Support Vector Machines (SVMs) are among the most popular and successful classification algorithms. Kernel SVMs often reach state-of-the-art accuracies, but suffer from the curse of kernelization due to linear model growth with data size on noisy data. Linear SVMs have the ability to efficiently learn from truly large data, but they are applicable to a limited number of domains due to low representational power. To fill the representability and scalability gap between linear and nonlinear SVMs, we proposed the Adaptive Multi-hyperplane Machine (AMM) algorithm that accomplishes fast training and prediction and has capability to solve nonlinear classification problems. AMM model consists of a set of hyperplanes (weights), each assigned to one of the multiple classes, and predicts based on the associated class of the weight that provides the largest prediction. The number of weights is automatically determined through an iterative algorithm based on the stochastic gradient descent algorithm which is guaranteed to converge to a local optimum. Since the generalization bound decreases with the number of weights, we proposed and analyzed a weight pruning mechanism. Specifically, the SGD algorithm starts with a single zero weight assigned to each class and adds new weights as necessary. On simple problems such as linear or near-linear classification, the number of weights remains low, while it can become relatively high on more complex problems. Since the generalization error of AMM grows with the number of weights, AMM also contains a pruning mechanism that removes small weights, such that it provably results in only a minor degradation in optimization accuracy. In addition to improving generalization error, pruning is also useful because it reduces the cost of training and prediction.

**AIM 2: Reduction of Datasets and Prediction Models.**

In this aim, we are exploring how to reduce the data to maximize the effective size of the reservoir. We addressed this issue within the framework of decentralized estimation. We proposed and published a novel decentralized estimation algorithm based on learning vector quantization and compared it with previously proposed alternatives. We also developed a new algorithm for feature selection in multi-task learning from high-dimensional small-sample data sets.

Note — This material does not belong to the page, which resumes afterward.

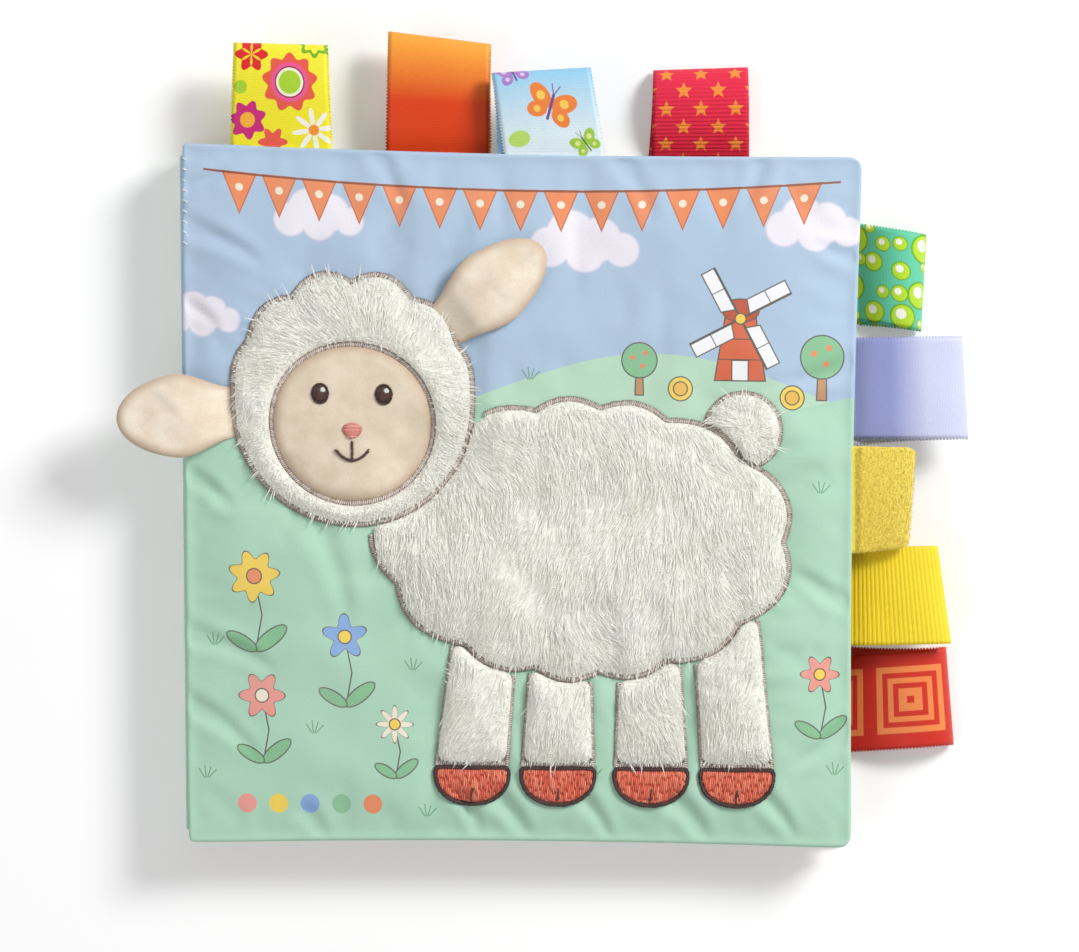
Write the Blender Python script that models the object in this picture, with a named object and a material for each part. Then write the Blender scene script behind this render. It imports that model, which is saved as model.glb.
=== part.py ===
"""A crinkle cloth book, as a Blender script: run it with blender --background --python part.py.

Three padded cloth leaves are sewn into one spine. Nine ribbon loops are sewn into their edges, and
a plush sheep with two loose ears is sewn on the cover. The book lies closed with its cover up.
Metres, +Z up. The origin is the middle of the flat underside of the back cover.
"""

import math

import bmesh
import bpy
from mathutils import Vector

MM = 0.001

# Running gap between pieces that touch
GAP = 0.3 * MM

# Leaves
LEAF_WIDTH = 148.6 * MM
LEAF_HEIGHT = 152.8 * MM
LEAF_SIDE_DRAW = 1.1 * MM
LEAF_SWELL = 1.95 * MM
FABRIC = 0.5 * MM
FILM = 0.2 * MM
FILM_INSET = 8 * MM
WADDING_INSET = 12 * MM
CROWN_POWER = 6
CORNER_SHARE = 0.04
PANEL_SHARES = (-1, -0.96, -0.88, -0.72, -0.45, 0, 0.45, 0.72, 0.88, 0.96, 1)
FILLING_SHARES = (-1, -0.8, -0.5, 0, 0.5, 0.8, 1)

# Spine
SPINE_THREAD_RADIUS = 1 * MM
SPINE_FABRIC = 0.5 * MM
SPINE_END_INSET = 3 * MM
SPINE_SIDES = 12

# Ribbon loops
RIBBON_THICKNESS = 0.5 * MM
RIBBON_OPENING = 4.8 * MM
RIBBON_SEWN_LENGTH = 1.5 * MM
RIBBON_ROOT_THICKNESS = 0.8 * MM
RIBBON_FLOOR_GAP = 0.2 * MM
PLUSH_THICKNESS = 1.2 * MM
PLUSH_OPENING = 0.8 * MM
PROFILE_STEPS = 12

# Each ribbon's leaf and edge, and its place as a share of half that edge
RIBBON_SEAT_SHARES = {
    "flower_ribbon": ("front", "top", -0.712),
    "orange_ribbon": ("middle", "top", -0.248),
    "butterfly_ribbon": ("front", "top", 0.1),
    "star_ribbon": ("back", "top", 0.538),
    "dot_ribbon": ("back", "side", 0.654),
    "lavender_ribbon": ("middle", "side", 0.315),
    "plush_ribbon": ("front", "side", -0.008),
    "ribbed_ribbon": ("middle", "side", -0.287),
    "square_ribbon": ("back", "side", -0.598),
}

# Width, and length out of the edge
RIBBON_SIZES = {
    "flower_ribbon": (22.4 * MM, 23.7 * MM),
    "orange_ribbon": (23.0 * MM, 26.0 * MM),
    "butterfly_ribbon": (22.5 * MM, 18.6 * MM),
    "star_ribbon": (21.6 * MM, 19.0 * MM),
    "dot_ribbon": (22.0 * MM, 15.4 * MM),
    "lavender_ribbon": (22.7 * MM, 24.6 * MM),
    "plush_ribbon": (24.4 * MM, 12.8 * MM),
    "ribbed_ribbon": (21.8 * MM, 20.0 * MM),
    "square_ribbon": (22.0 * MM, 21.3 * MM),
}

# Sheep
STITCH_RADIUS = 0.6 * MM
STITCH_SIDES = 5
FLEECE = 2.2 * MM
VELOUR = 1.2 * MM
HOOF = 1.1 * MM
FEATURE = 0.7 * MM
PATCH_EDGE_SHARE = 0.45
PATCH_SHARES = (1, 0.9, 0.6)
SEAM_SHARES = (-1, -0.5, 0, 0.5, 1)

BODY_PLACE_SHARES = (0.094, -0.059)
BODY_HALF_LENGTH = 43 * MM
BODY_HALF_HEIGHT = 28 * MM
BODY_CURLS = 13
BODY_CURL_SHARE = 0.07

HEAD_PLACE_SHARES = (-0.249, 0.131)
HEAD_RADIUS = 25.5 * MM
HEAD_CURLS = 12
HEAD_CURL_SHARE = 0.1

FACE_RADIUS = 16.5 * MM
FACE_DROP = 4.5 * MM

TAIL_RADIUS = 7.5 * MM
TAIL_ANGLE = 35
TAIL_STEM = 5 * MM

LEG_PLACE_SHARES = (-0.52, -0.12, 0.34, 0.74)
LEG_LEANS = (-2.5 * MM, -0.5 * MM, 0.5 * MM, 2.5 * MM)
LEG_WIDTH = 12.5 * MM
LEG_FLARE = 1 * MM
LEG_FOOT_SHARE = -0.376
HOOF_HEIGHT = 8 * MM
HOOF_FLARE = 1 * MM

EYE_SPACING = 14 * MM
EYE_HEIGHT = 2 * MM
EYE_RADIUS = 2.1 * MM
NOSE_RADIUS = 2.2 * MM
NOSE_DEPTH = 6 * MM
MOUTH_HALF_WIDTH = 3.6 * MM
MOUTH_RISE = 2.2 * MM
MOUTH_DEPTH = 12.5 * MM
MOUTH_RADIUS = 0.4 * MM
MOUTH_STEPS = 8

LEFT_EAR_DIRECTION = 185
LEFT_EAR_LENGTH = 23.6 * MM
LEFT_EAR_WIDTH = 19.5 * MM
RIGHT_EAR_DIRECTION = 40
RIGHT_EAR_LENGTH = 26 * MM
RIGHT_EAR_WIDTH = 18 * MM
EAR_BACKING = 1 * MM
EAR_LINING = 1.2 * MM
EAR_ROOT_SHARE = 0.55
EAR_SEAT_SHARE = 0.25
EAR_STEPS = 24

OUTLINE_STEPS = 60
TAIL_STEPS = 30
FEATURE_STEPS = 12
SEARCH_STEP = 0.1 * MM

# Measures that follow from the sizes above
SEAM_HALF = FABRIC + GAP / 2
LEAF_THICKNESS = 2 * (SEAM_HALF + LEAF_SWELL)
LEAF_PITCH = LEAF_THICKNESS + GAP
BOOK_THICKNESS = 2 * LEAF_PITCH + LEAF_THICKNESS
CHANNEL = 2 * (STITCH_RADIUS + GAP)
SPINE_LEFT = SPINE_FABRIC + GAP
SPINE_X = -LEAF_WIDTH / 2 - GAP - SPINE_LEFT
SPINE_Z = LEAF_PITCH + LEAF_THICKNESS / 2
BODY_CENTRE = (BODY_PLACE_SHARES[0] * LEAF_WIDTH, BODY_PLACE_SHARES[1] * LEAF_HEIGHT)
HEAD_CENTRE = (HEAD_PLACE_SHARES[0] * LEAF_WIDTH, HEAD_PLACE_SHARES[1] * LEAF_HEIGHT)
LEG_FOOT = LEG_FOOT_SHARE * LEAF_HEIGHT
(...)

**Decentralized Estimation Using Learning Vector Quantization.**

Decentralized estimation systems play an important role in various applications such as sensing of environment, energy management, home automation, inventory control, health monitoring, and food-safety monitoring. Sensors employed in these systems are low-cost devices with highly limited computational capabilities that are jointly working at monitoring the environment. In decentralized estimation, the physical quantities measured by the sensors are sent via communication channels to the fusion center where estimation of the target variable is performed. Due to the channel bandwidth and energy constrains, the sensors transmit quantized data to the fusion center. The challenge is to find quantization functions and fusion function such that the estimation error is minimized under given communication constraints. We studied a decentralized system where each sensor communicates only with the fusion center and there is no feedback to the sensors. It was assumed that a sample of size N from the underlying distribution is available for the design of the decentralized system. Our approach follows the iterative procedure of the generalized Lloyd’s algorithm: (1) the quantizer for a single sensor is determined assuming the quantizers of the remaining sensors and the fusion function are known, (2) the fusion function is determined assuming all the quantizers are known. For quantizer design we adopted the multi-prototype approach where given a fixed set of prototype vectors, each is assigned to one of the codewords, and each observation is assigned to the codeword of its nearest prototype. To determine prototype locations, we proposed a modification to the Learning Vector Quantization (LVQ) classification algorithm that updates locations of prototypes each time a data point is misclassified. Our Distortion-Sensitive LVQ treats the decoder design as a soft classification problem. It calculates squared errors of assigning i-th training observation to j-th codeword and uses them to drive the updates of prototype locations.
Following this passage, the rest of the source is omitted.